Slowing the snowmobile, Napoleon peered ahead to see a clearing on a rise, and there, in the center, someone wrapped in blankets sat on a boulder. At the sound of the approaching snowmobile she raised an arm to wave, but did not stand. There could be no doubt of the figure's identity, however, when Napoleon saw Kyree swoop down to land on her upraised fist.
He gunned the snowmobile's engine over the last stretch of open ground, then braked as he drew close, throwing up a shower of snow. She still remained seated as Napoleon and Saphina leapt out of the vehicle, but he saw immediately the reason. Her left leg was encased in a bulky but secure looking construction of wood splints and leather thong, undoubtedly meant to immobilize the injured limb. She reached out her arms to Napoleon as he came to stand before her, joyfully calling out his name.
"I knew you were coming," she said. "But I am so happy and relieved to see you at last!"
"Imagine how we feel!" Napoleon said, lifting her up to wrap his arms around her. "We feared the worst, I'll have you know—for both of you."
"And Mark?" she said as Napoleon helped her into the snowmobile. "She told me she'd saved him too, but…"
"He and Illya both ended up stuck in the bottom of the same crevasse," Napoleon answered, starting the snowmobile up again. "Which turns out to connect to a lava tube cave and a hot spring… and is also partially connected to the Thrush base under the lodge. You can read the reports on the way home, but we've stopped the infernal device and our avian friends are either stranded in the snow or in UNCLE custody already."
"UNCLE saves the day again," April said with a smile as the snowmobile sped back down towards the lodge.
"Couldn't have done it without the two of you," Napoleon said. "And boy are we glad we won't have to, any time soon."
"With luck," said Saphina seriously.
"With luck," April agreed, which Kyree punctuated with a definitive peep.
They brought Illya up out of the crevasse in a stretcher, which worried Napoleon until Pasha explained that with his cracked ribs and possibly broken collarbone, it was better to carry him this way than in a sling, as Mark Slate had come.
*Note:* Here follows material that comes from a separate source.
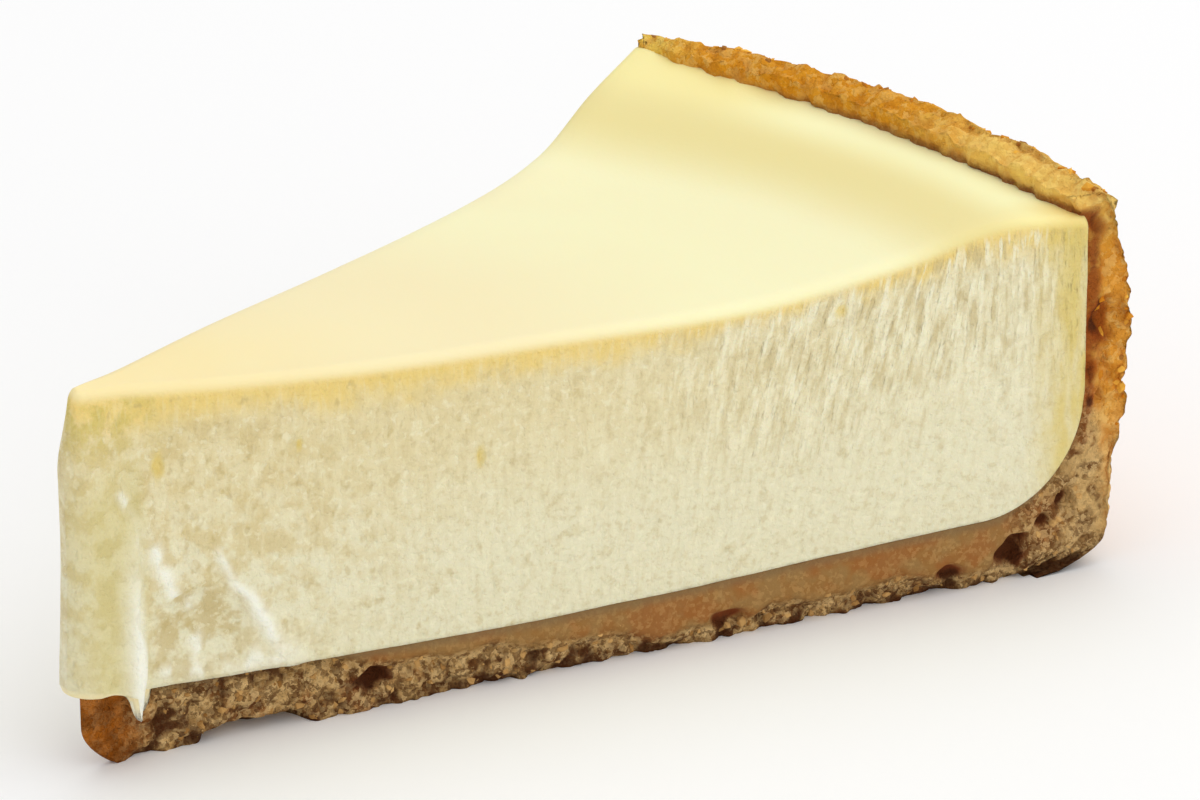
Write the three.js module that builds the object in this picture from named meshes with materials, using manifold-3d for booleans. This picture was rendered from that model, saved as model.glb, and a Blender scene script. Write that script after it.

Mark had a probable concussion and broken ankle and both men were taken immediately by helicopter to the nearest hospital in Bend, along with April, who was already in the helicopter, having been picked up from the lodge first.
Napoleon barely had a chance to clasp his partner's hand and tenderly brush a strand of hair away from his face before he was whisked away. "We'll be together soon enough," Saphina said as the two of them watched the chopper lift away. Napoleon sighed his assent and reached down to fondle her ears.
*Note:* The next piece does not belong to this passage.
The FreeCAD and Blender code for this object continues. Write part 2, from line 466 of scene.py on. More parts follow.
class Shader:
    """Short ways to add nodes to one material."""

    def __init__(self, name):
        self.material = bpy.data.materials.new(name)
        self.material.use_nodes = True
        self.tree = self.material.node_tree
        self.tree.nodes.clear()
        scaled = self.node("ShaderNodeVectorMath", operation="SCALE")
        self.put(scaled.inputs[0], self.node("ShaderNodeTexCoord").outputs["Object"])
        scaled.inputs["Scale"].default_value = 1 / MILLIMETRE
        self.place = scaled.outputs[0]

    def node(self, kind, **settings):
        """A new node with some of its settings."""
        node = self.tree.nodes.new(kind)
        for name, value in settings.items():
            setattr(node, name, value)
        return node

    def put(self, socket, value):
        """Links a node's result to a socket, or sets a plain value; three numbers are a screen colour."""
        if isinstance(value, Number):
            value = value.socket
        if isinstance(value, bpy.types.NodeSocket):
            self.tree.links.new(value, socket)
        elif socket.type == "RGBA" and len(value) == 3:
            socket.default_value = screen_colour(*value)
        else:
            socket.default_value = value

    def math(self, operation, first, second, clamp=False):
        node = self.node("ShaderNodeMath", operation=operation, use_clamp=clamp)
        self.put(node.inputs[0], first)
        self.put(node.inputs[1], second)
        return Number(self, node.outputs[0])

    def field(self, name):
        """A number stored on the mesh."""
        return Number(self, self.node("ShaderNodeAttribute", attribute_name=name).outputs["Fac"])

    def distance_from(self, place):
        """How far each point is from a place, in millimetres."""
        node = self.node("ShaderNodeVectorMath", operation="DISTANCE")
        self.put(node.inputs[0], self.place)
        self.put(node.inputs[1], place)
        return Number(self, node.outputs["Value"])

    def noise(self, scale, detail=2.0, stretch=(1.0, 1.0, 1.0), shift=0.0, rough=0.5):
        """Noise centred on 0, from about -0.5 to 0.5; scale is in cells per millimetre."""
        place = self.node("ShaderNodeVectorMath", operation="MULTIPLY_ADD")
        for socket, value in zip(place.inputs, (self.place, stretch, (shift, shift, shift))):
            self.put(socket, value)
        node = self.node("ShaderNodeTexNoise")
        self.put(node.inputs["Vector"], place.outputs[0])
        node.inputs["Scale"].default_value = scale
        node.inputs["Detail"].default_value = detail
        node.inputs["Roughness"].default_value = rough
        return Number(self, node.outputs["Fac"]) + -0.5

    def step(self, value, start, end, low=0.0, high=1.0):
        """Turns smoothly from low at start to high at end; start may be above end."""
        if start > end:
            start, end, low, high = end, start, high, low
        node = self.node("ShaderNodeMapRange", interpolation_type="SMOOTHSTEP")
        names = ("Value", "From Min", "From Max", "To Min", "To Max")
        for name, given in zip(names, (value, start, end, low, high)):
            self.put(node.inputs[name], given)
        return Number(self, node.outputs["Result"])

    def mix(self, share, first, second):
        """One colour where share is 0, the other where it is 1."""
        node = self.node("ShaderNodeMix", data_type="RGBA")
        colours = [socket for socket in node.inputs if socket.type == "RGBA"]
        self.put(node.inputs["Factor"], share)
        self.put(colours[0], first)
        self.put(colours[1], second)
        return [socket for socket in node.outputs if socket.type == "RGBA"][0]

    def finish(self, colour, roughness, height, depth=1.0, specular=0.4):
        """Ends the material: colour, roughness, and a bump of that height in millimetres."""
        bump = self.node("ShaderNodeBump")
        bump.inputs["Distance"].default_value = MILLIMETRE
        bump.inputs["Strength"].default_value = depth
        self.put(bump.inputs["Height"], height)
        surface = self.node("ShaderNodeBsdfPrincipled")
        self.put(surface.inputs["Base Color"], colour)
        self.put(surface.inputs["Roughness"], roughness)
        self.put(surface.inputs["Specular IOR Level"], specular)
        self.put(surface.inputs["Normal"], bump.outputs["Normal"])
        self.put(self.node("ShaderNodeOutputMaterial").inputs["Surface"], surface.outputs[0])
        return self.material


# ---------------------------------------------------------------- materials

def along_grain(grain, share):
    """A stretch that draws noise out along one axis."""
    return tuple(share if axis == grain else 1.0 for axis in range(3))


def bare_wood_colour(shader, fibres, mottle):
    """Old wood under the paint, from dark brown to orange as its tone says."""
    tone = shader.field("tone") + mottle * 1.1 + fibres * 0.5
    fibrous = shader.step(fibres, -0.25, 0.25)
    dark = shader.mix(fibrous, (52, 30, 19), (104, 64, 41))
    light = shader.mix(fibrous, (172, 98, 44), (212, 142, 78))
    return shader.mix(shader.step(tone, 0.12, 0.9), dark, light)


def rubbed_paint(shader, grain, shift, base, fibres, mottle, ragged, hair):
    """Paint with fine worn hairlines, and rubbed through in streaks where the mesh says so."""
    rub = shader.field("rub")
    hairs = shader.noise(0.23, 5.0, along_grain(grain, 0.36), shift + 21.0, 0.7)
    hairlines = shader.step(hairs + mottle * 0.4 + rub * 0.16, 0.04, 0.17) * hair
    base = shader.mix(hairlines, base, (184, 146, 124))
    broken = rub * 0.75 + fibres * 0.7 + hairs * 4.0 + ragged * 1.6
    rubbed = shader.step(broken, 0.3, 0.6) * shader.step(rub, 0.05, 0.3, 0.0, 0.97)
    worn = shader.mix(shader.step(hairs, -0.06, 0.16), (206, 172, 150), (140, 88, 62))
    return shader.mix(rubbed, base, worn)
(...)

Napoleon, naturally, had to stay at the lodge to oversee UNCLE's mop up crew, and the initial on-site interrogation of Dr Emerson and the Abernathys, once they'd been brought in. Abernathy senior blustered and demanded to see his lawyer, and Kent only whined and claimed ignorance, which Napoleon suspected was largely true. The man was dumb as a rock.
Dr Emerson, however, proved susceptible to the slightest flattery and, under the misapprehension that UNCLE was looking to hire him on themselves, happily expounded at length on the genius of his 'Deep Crust Harmonic Stimulator', which UNCLE technicians were hard at work disassembling even now.
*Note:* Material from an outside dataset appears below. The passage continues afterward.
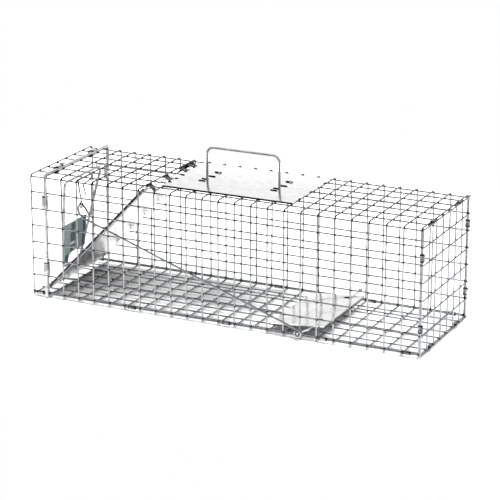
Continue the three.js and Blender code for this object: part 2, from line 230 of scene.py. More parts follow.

"UNCLE, Thrush, you're all after the same thing," he declared airily. "My device will enable UNCLE to enforce its laws anywhere in the world, and that's just the beginning of what I can do for you!"
"I regret to inform you," Napoleon said, without a trace of regret, as Agent Carruthers handcuffed the scientist in preparation for his trip to UNCLE's high security detention facility, "that you've taken a badly mistaken impression of UNCLE's mission. And we're not hiring."
"Not the likes of you, anyway," said Agent Smith as he helped escort the outraged Dr Emerson out. Napoleon and Saphina listened to his dismayed exhortations as he was led away and indulged in a moment's smug satisfaction. This man and his cohorts had not actually murdered Mark and April, but it wasn't for want of trying. Though there was no longer any call for vengeance, justice would still be served.